Tip:
Highlight text to annotate it
X
In this video, I'm going to describe a method developed by David MacKay in the
1990s for determining the weight penalties to use in a neural network without using a
validation set. It's based on the idea that we can
interpret weight penalties as doing map estimation so that the magnitude of the
weight penalty is related to the tightness of the prior distribution over the
weights. Mackay showed we can empirically fit both
the weight penalties and the assumed noise in the output of the neural net to get a
method for fitting weight penalties that does not require a validation set and
therefore, allows us to have different weight penalties for different subsets as
the connections in a neural network, something that will be very expensive to
do using validation sets. Mackay went on to win competitions using
this kind of method. I'm now going to describe a simple and
practical method developed by David MacKay for making use of the fact that we can
interpret weight penalties as the ratio of two variances.

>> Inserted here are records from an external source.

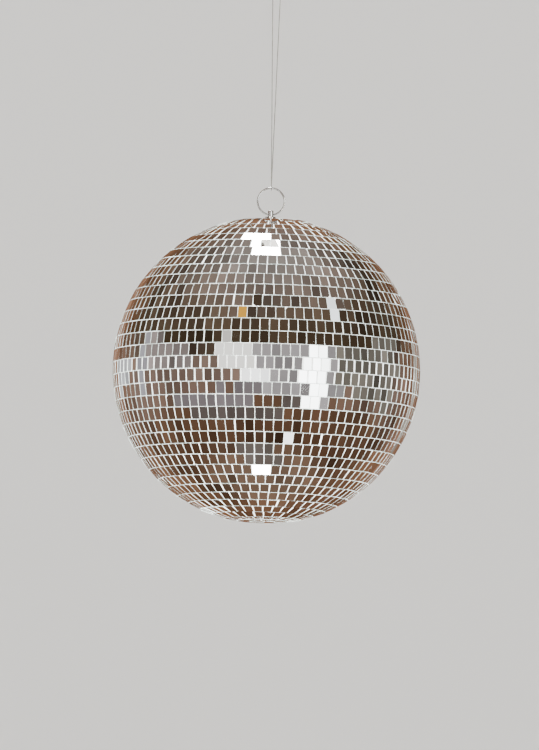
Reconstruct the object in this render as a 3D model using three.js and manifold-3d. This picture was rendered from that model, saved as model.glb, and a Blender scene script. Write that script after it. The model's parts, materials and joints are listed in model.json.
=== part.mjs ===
// A mirror ball hanging on a doubled nylon line from a ceiling hook.
// Millimetres, +Z up. The origin is the middle of the ceiling plate's top face,
// and the ball hangs straight below it.

import * as THREE from 'three';
import { mergeVertices } from 'three/addons/utils/BufferGeometryUtils.js';
import Module from 'manifold-3d';

const wasm = await Module();
wasm.setup();

// ---------------------------------------------------------------- dimensions

const TOUCH_GAP = 0.3; // between pieces that rest on each other

const BALL = {
  radius: 150, // over the mirror tiles
  flats: 28, // round every strip of tiles and round the core
  rows: 37, // strips of tiles from pole to pole
  tileThickness: 2,
  seam: 0.6, // between two strips
  topOpening: 5.6, // radius left free for the hanger
  poleDrop: 1.4, // how far the flattened poles lie inside the sphere
  poleAngle: THREE.MathUtils.degToRad(11.7), // where the flattening starts
};

const CORE = {
  depth: BALL.tileThickness + 0.5, // of its outside under the tile faces
  wall: 2.5,
  hangerHole: 4.6, // radius
  bandHeight: 24,
  bandWall: 2,
  bandInset: 1.8, // from the middle of the core's inside to the band's corners
};

const PIN = {
  radius: 2.7,
  holeHeight: 152.4, // of the cross hole over the ball's centre
  holeRadius: 1.7,
  topHeight: 156.6,
  headRadius: 5.5,
  headHeight: 3,
};

const BUSH = {
  bore: 2.8, // radius, for a running fit on the pin
  bodyRadius: 4.2,
  collarRadius: 5.2,
  collarTop: 150.5,
  collarBottom: 146.3,
  bottom: 135,
};

const WASHER = { radius: 6.5, thickness: 1.2 };

const SPLIT_RING = {
  outerRadius: 13.9,
  wireRadial: 1.6,
  turnThickness: 0.95,
  turnPitch: 1.05,
};
SPLIT_RING.radius = SPLIT_RING.outerRadius - SPLIT_RING.wireRadial / 2;

const HOOK = {
  wireRadius: 3.2,
  bendRadius: 9.5,
  throatDrop: 40, // from the ceiling to the wire's middle at the throat
  tipTurn: THREE.MathUtils.degToRad(-190), // round the throat's middle, from the back
  leaveTurn: THREE.MathUtils.degToRad(60), // where the wire bends back the other way
  top: -2.2,
};

const PLATE = {
  radius: 21,
  thickness: 3,
  edge: 1, // chamfer
  bossRadius: 7,
  bossHeight: 8,
  socketTop: -1.8,
  screwOffset: 14,
  screwSink: 0.1, // of the screw heads into the plate's face
};

const SCREW = { radius: 1.75, headRadius: 3.4, headHeight: 1.9, tipLength: 3, length: 16 };

const LINE = { radius: 0.4, drop: 198 }; // drop: hook wire to split ring wire
const KNOT = { radius: 1.4, x: -3.71, y: -0.1 };

// The line's route as one loop, opened at the knot: up from the knot, over the hook's
// wire, down to the split ring, under its wire from back to front, and up to the knot.
const LINE_ROUTE = [
  [-3.76, -0.07, -46.9],
  [-3.88, -0.01, -42.0],
  [-3.90, 0.00, -40.0],
  [-3.38, 0.00, -38.05],
  [-1.95, 0.00, -36.62],
  [0.00, 0.00, -36.10],
  [1.95, 0.00, -36.62],
  [3.38, 0.00, -38.05],
  [3.90, 0.00, -40.0],
  [3.86, 0.02, -42.0],
  [2.93, 0.50, -89.0],
  [1.95, 1.00, -139.0],
  [0.98, 1.50, -188.5],
  [0.10, 1.94, -233.0],
  [0.02, 2.00, -238.0],
  [0.00, 1.73, -239.0],
  [0.00, 1.00, -239.73],
  [0.00, 0.00, -240.0],
  [0.00, -1.00, -239.73],
  [0.00, -1.73, -239.0],
  [-0.02, -2.00, -238.0],
  [-0.10, -1.94, -233.0],
  [-0.98, -1.50, -188.5],
  [-1.95, -1.00, -139.0],
  [-2.93, -0.50, -89.0],
  [-3.66, -0.12, -51.4],
];

const ringTop = -(HOOK.throatDrop + LINE.drop);
const pinHole = ringTop - 2 * SPLIT_RING.radius;
const ballCentre = pinHole - PIN.holeHeight;

// ----------------------------------------------------------------- materials

const silveredGlass = { color: 0x6d625c, roughness: 0.08, metalness: 1 };
const corePlastic = { color: 0xd9d8d2, roughness: 0.6, metalness: 0 };
const nickel = { color: 0xd6d4cf, roughness: 0.2, metalness: 1 };
const zincSteel = { color: 0xb4b6b8, roughness: 0.35, metalness: 1 };
const nylon = { color: 0xe9e3da, roughness: 0.25, metalness: 0 };
const whiteEnamel = { color: 0xeeece6, roughness: 0.4, metalness: 0 };

// ------------------------------------------------------------------- helpers

function piece(name, geometry, look) {
  const mesh = new THREE.Mesh(geometry, new THREE.MeshStandardMaterial(look));
  mesh.name = name;
  return mesh;
}

// A solid turned about Z from [radius, height] points, listed anticlockwise.
function turned(points, flats) {
  const profile = points.map(([radius, height]) => new THREE.Vector2(radius, height));
  return new THREE.LatheGeometry(profile, flats).rotateX(Math.PI / 2);
}

// A turned solid with a hole through its middle: the outline closes on itself.
function turnedRing(points, flats) {
  return turned([...points, points[0]], flats);
}

function swept(section, path, steps) {
  return new THREE.ExtrudeGeometry(section, { steps, extrudePath: path, bevelEnabled: false });
}

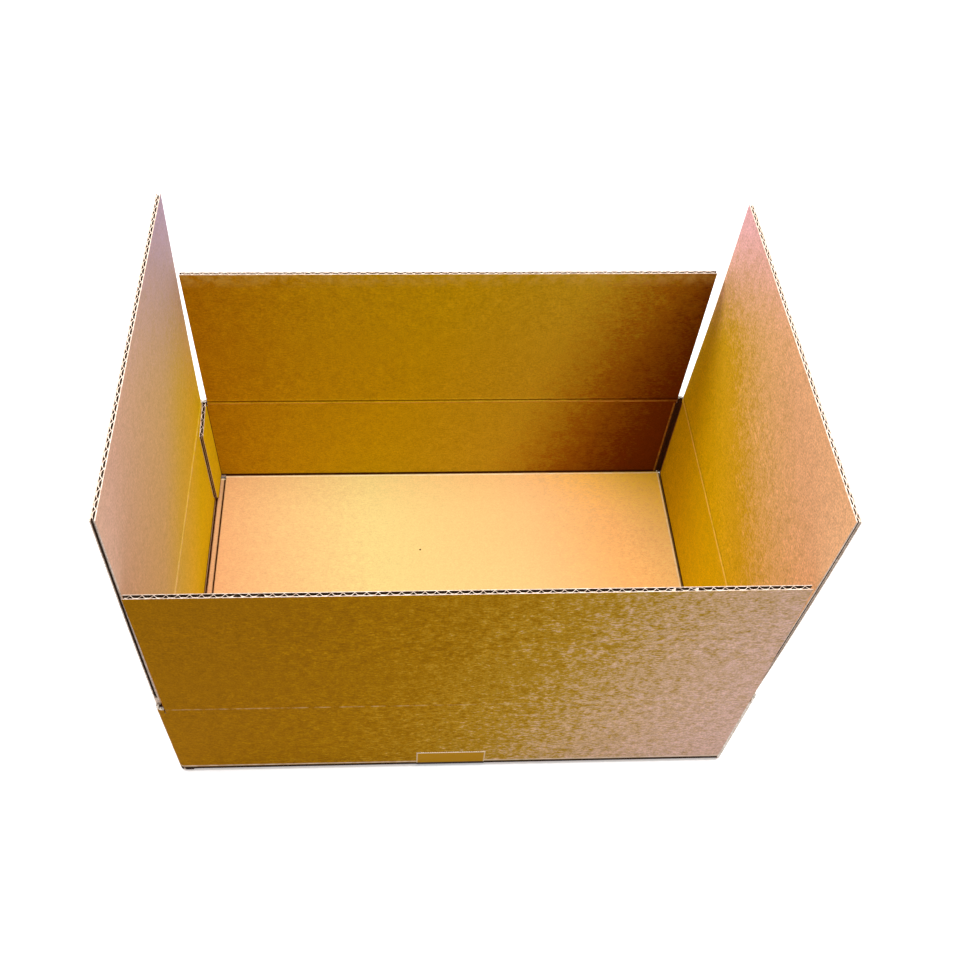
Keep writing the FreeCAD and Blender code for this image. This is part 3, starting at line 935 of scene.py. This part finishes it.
def white_sheet(name, near, far):
    """White paper that glows where it is seen. Near and far are (distance from the box, glow)."""
    material, tree, shader = new_material(name)
    place = add_node(tree, "ShaderNodeTexCoord").outputs["Object"]
    reach = add_node(tree, "ShaderNodeVectorMath", {0: place}, operation="LENGTH").outputs["Value"]
    white = add_node(tree, "ShaderNodeMapRange", {"Value": reach, "From Min": near[0], "From Max": far[0],
                                                  "To Min": near[1], "To Max": far[1]}).outputs[0]
    glow = add_node(tree, "ShaderNodeMath", {0: seen_directly(tree), 1: white},
                    operation="MULTIPLY").outputs[0]
    tree.links.new(glow, shader.inputs["Emission Strength"])
    shader.inputs["Emission Color"].default_value = linear("#ffffff")
    shader.inputs["Base Color"].default_value = linear("#f1f1f3")
    shader.inputs["Roughness"].default_value = 0.95
    shader.inputs["Specular IOR Level"].default_value = 0.1
    return material


floor_mesh = bpy.data.meshes.new("floor")
floor_mesh.materials.append(white_sheet("white paper sheet", (0.4, 0.32), (2.4, 0.9)))
bm = bmesh.new()
bmesh.ops.create_grid(bm, x_segments=1, y_segments=1, size=8.0)
bmesh.ops.translate(bm, vec=(0, 0, -0.05 * mm), verts=bm.verts)
bm.to_mesh(floor_mesh)
bm.free()
floor = bpy.data.objects.new("floor", floor_mesh)
bpy.context.scene.collection.objects.link(floor)
print("floor, m:", round(floor.dimensions.x, 1))

# %% Make the backdrop
fill_light, white_background = 0.45, 1.0
world = bpy.data.worlds.new("world")
bpy.context.scene.world = world
world.use_nodes = True
tree = world.node_tree
tree.nodes.clear()
strength = add_node(tree, "ShaderNodeMapRange", {"Value": seen_directly(tree), "To Min": fill_light,
                                                 "To Max": white_background}).outputs[0]
sky = add_node(tree, "ShaderNodeBackground", {"Color": linear("#ffffff"), "Strength": strength})
add_node(tree, "ShaderNodeOutputWorld", {"Surface": sky.outputs[0]})
print("backdrop:", world.name)


# %% Hang the lamps
def soft_lamp(name, place, size, watts):
    """A round lamp that points at the middle of the box."""
    lamp = bpy.data.lights.new(name, "AREA")
    lamp.shape = "DISK"
    lamp.size = size
    lamp.energy = watts
    holder = bpy.data.objects.new(name, lamp)
    toward = Vector((0, 0, 0.1)) - Vector(place)
    holder.matrix_world = Matrix.Translation(place) @ toward.to_track_quat("-Z", "Y").to_matrix().to_4x4()
    bpy.context.scene.collection.objects.link(holder)


soft_lamp("right lamp", (0.5, -0.25, 1.55), 0.5, 14)
soft_lamp("overhead lamp", (0.0, 0.0, 1.8), 0.9, 15)
soft_lamp("left back lamp", (-1.2, 0.8, 1.3), 0.9, 22)
bpy.context.scene.view_settings.view_transform = "Standard"
print("lamps:", ", ".join(lamp.name for lamp in bpy.data.lights))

After we've learned a model to minimize squared error we can find the best value
for the output variance and the best value is found by simply using the variance of
the residual errors. We can also estimate the variance in the
Gaussian prior of the weight. We have to start with some guess about
what this variance should be. Then, we do some learning, and then we use
a very dirty trick called empirical Bayes. We set the variance of our prior to be the
variance of the weights of the model learned because that's the variance that
will make those weights most likely. This really violates a lot of the
presuppositions of the Bayesian approach. We're using the data to decide what our
prior beliefs are. So, once we've learned the weights, we fit
a zero mean Gaussian to the one-dimensional distribution of the
learned weights. And then, we take the variance of that
Gaussian, and we use that for our prior. Now, one nice thing about that is, is the
different subsets of weights. Like in different layers, for example, we
could learn different variances for the different layers.
We don't need a validation set so we can use all of the non-test data for training.
And because we don't need validation sets to determine the weight penalties in
different layers, we can actually have many different weight penalties.
This will be very hard to do with validation sets.
So, here's MacKay's method. You start by guessing the noise variance
and the weight prior variance. Actually, all you have to really do is
guess their ratio. Then, you do some gradient descent
learning, trying to improve the weights. Then, you reset the noise variance to be
the variance of the residual errors and you reset the weight prior variance to be
the distribution of the actually learned weight.
And then, you go back around this loop again.
So, this actually works quite well in practice.
And MacKay won several competitions this way.